Infinite width limits of neural networks

Large-width limits of neural nets.

Neural Network Gaussian Process

See Neural network Gaussian process on Wikipedia.

The field that sprang from the insight (Neal 1996a) that in the infinite limit deep NNs asymptotically approach Gaussian processes, and there are theories we can draw from that. Far from the infinite limit there are neural nets which exploit this. See random neural nets.

\[\begin{aligned} k(\mathbf{x}_p, \mathbf{x}_q) &= \mathbb{E}\big[ \psi(Z_p) \psi(Z_q) \big], \quad \text{ where} \\ \begin{pmatrix} Z_p \\ Z_q \end{pmatrix} &\sim \mathcal{N} \Bigg( \mathbf{0}, \underbrace{\begin{pmatrix} \mathbf{x}_p^\top \mathbf{x}_p & \mathbf{x}_p^\top \mathbf{x}_q \\ \mathbf{x}_q^\top \mathbf{x}_p & \mathbf{x}_q^\top \mathbf{x}_q \end{pmatrix}}_{:=\Sigma} \Bigg).\end{aligned}\] Note that \(\begin{pmatrix} Z_p \\ Z_q \end{pmatrix}\overset{d}{=} \operatorname{Chol}(\Sigma)\mathbf{Z}\) where \(\mathbf{Z}\sim \mathcal{N} \Bigg( \mathbf{0}, \begin{pmatrix} 1 & 0 \\ 0 & 1 \end{pmatrix} \Bigg).\)

Explicitly, \(\operatorname{Chol}(\Sigma)= \begin{pmatrix} \|\mathbf{x}_p\| & \|\mathbf{x}_q\|\cos \theta \\ 0 & \|\mathbf{x}_q\|\sqrt{1-\cos^2 \theta} \end{pmatrix}.\)

The arc-cosine kernel of order \(1\) corresponding to the case where \(\psi\) is the ReLU is given by Cho and Saul (2009) \[\begin{aligned} k(\mathbf{x}_p, \mathbf{x}_q) &= \frac{\sigma_w^2 \Vert \mathbf{x}_p \Vert \Vert \mathbf{x}_q \Vert }{2\pi} \Big( \sin |\theta| + \big(\pi - |\theta| \big) \cos\theta \Big) & \eqref{eq:arc-cos}\\\end{aligned}\]

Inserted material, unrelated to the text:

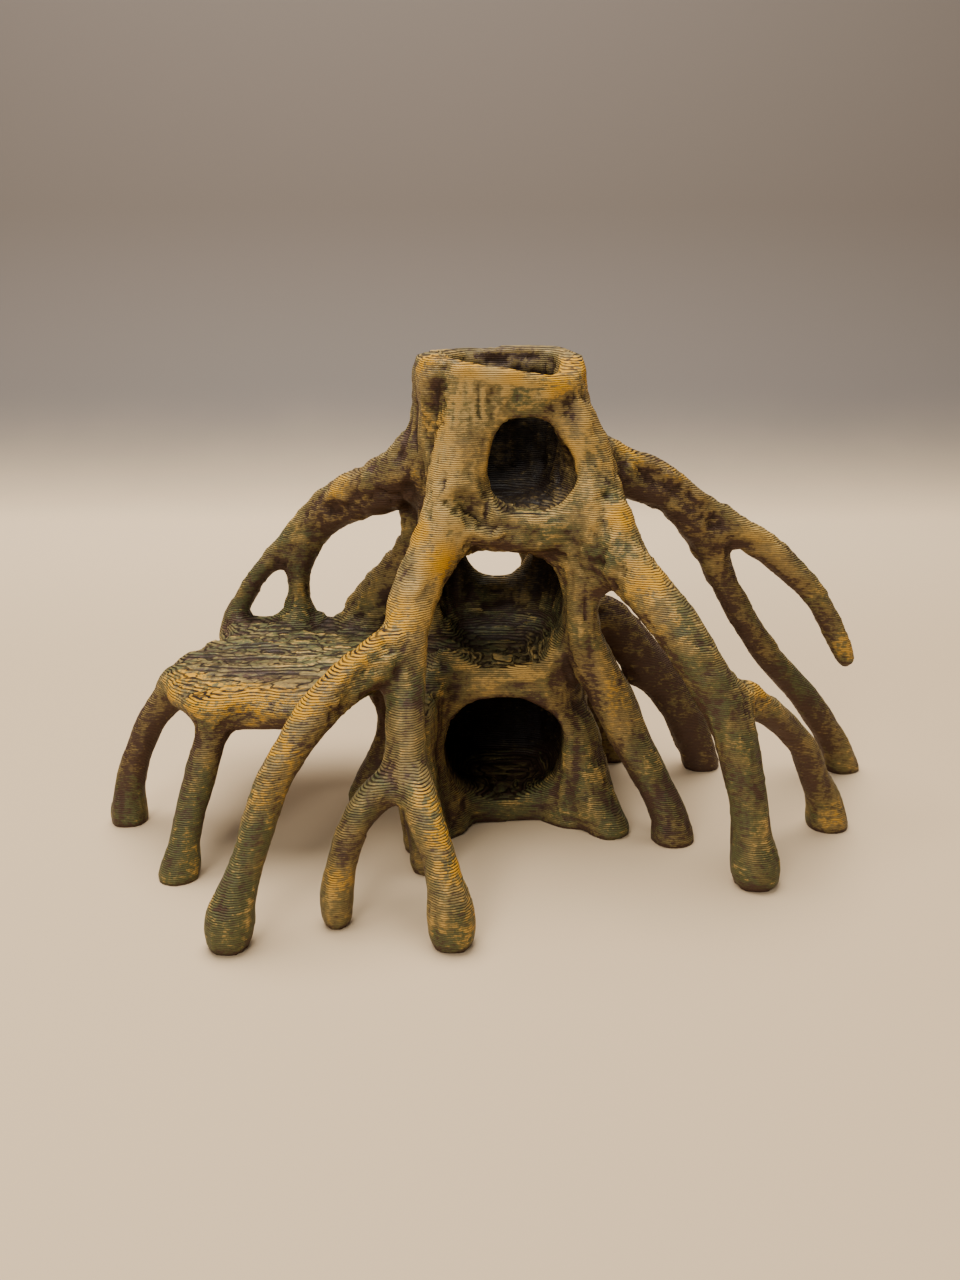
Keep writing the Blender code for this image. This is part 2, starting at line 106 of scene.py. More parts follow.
# Where the form bulges the relief is calmer: how the bulge is found, and the least and most relief.
BULGE_ROUNDS = 24
BULGE_FULL = 0.5 * MM
CALM_START = 1.25
CALM_LIMITS = (0.45, 1.0)
SUNK_ROUNDS = 6
SUNK_FULL = 0.30 * MM
MASK_MIDDLE = 0.5
MASK_SPREAD = 0.22

# Long creases in the bark: points in millimetres, and a depth. Most points were measured by casting
# a spot seen in the photo onto the solid.
CREASE_WIDTH = 0.8
CREASE_FLOOR = 0.6
CREASE_WANDER = 0.35
BANK_SHARE = 0.35
BANK_PLACE = 2.6
BANK_WIDTH = 1.2
CREASES = [
    ([(-11.0, -4.7, 85.0), (-11.4, -5.1, 82.0), (-12.1, -4.8, 79.0), (-13.0, -4.3, 73.0)], 0.85),
    ([(-7.4, -10.7, 64.0), (-5.7, -10.2, 62.5), (-4.0, -10.2, 61.0)], 0.90),
    ([(-9.3, -11.4, 63.0), (-6.9, -11.1, 61.5), (-4.5, -11.2, 60.0), (-3.2, -11.6, 59.0)], 0.90),
    ([(-4.0, -11.1, 60.0), (-1.8, -11.5, 59.0), (0.6, -11.7, 58.5), (5.0, -11.6, 57.0)], 0.65),
    ([(17.0, -11.1, 63.5), (16.5, -14.0, 59.0), (16.0, -14.1, 54.0)], 0.55),
    ([(-20.0, -27.6, 42.0), (-22.0, -30.2, 40.0), (-25.0, -33.2, 37.0), (-27.0, -35.4, 34.5)], 0.65),
    ([(19.5, -17.5, 52.5), (19.0, -16.6, 49.0)], 0.60),
    ([(24.0, 1.0, 66.5), (28.6, 2.2, 64.5), (33.5, 3.2, 60.5), (38.5, 4.4, 56.0)], 0.70),
    ([(-20.0, 5.3, 62.0), (-26.3, 7.1, 60.5), (-33.3, 12.7, 56.0)], 0.70),
]

# Low swells on the ledge's top and the middle cave's floor, between two heights in millimetres.
SWELL_HEIGHT = 0.30 * MM
SWELL_LENGTH = 13.0 * MM
SWELL_WIDTH = 5.0 * MM
SWELL_SMEAR = 4
SWELL_FACING = (0.45, 0.80)
SWELL_LOW = (27.0, 29.0)
SWELL_HIGH = (36.0, 33.5)

# Painted shade in the caves' insides: centre, half sizes in millimetres, and how dark.
CAVE_SQUARENESS = 4
CAVE_EDGE = (1.10, 0.86)
CAVE_SHADE_BOXES = [
    ((-0.2, 7.5, 16.5), (13.5, 14.0, 11.2), 1.0),
    ((-0.8, 8.5, 46.2), (13.5, 11.0, 9.4), 0.92),
    ((-0.2, 7.0, 69.0), (11.6, 10.2, 11.0), 0.95),
    ((0.0, 7.0, 78.5), (9.8, 9.6, 6.5), 0.80),
]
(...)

We have that \[\begin{aligned} \kappa &= \mathbb{E} \big[ \psi\big(Z_p\big) \psi\big(Z_q \big) \big] \\ \frac{\partial \kappa}{\partial x_{pi}} x_{pi} &= \mathbb{E} \big[ \psi'\big(Z_p\big) \psi\big(Z_q \big) Z_{pi}\big] \\ \frac{\partial^2 \kappa}{\partial x_{pi} \partial x_{qj}} x_{pi} x_{qj} &= \mathbb{E} \big[ \psi'\big(Z_p\big) \psi'\big(Z_q \big) Z_{pi} Z_{qj} \big] \\ \frac{\partial^2 \kappa}{\partial x_{pi} \partial x_{pj}} x_{pi}x_{pj} &= \mathbb{E} \big[ \psi''\big(Z_p\big) \psi\big(Z_q \big) Z_{pi} Z_{pj} \big]\end{aligned}\]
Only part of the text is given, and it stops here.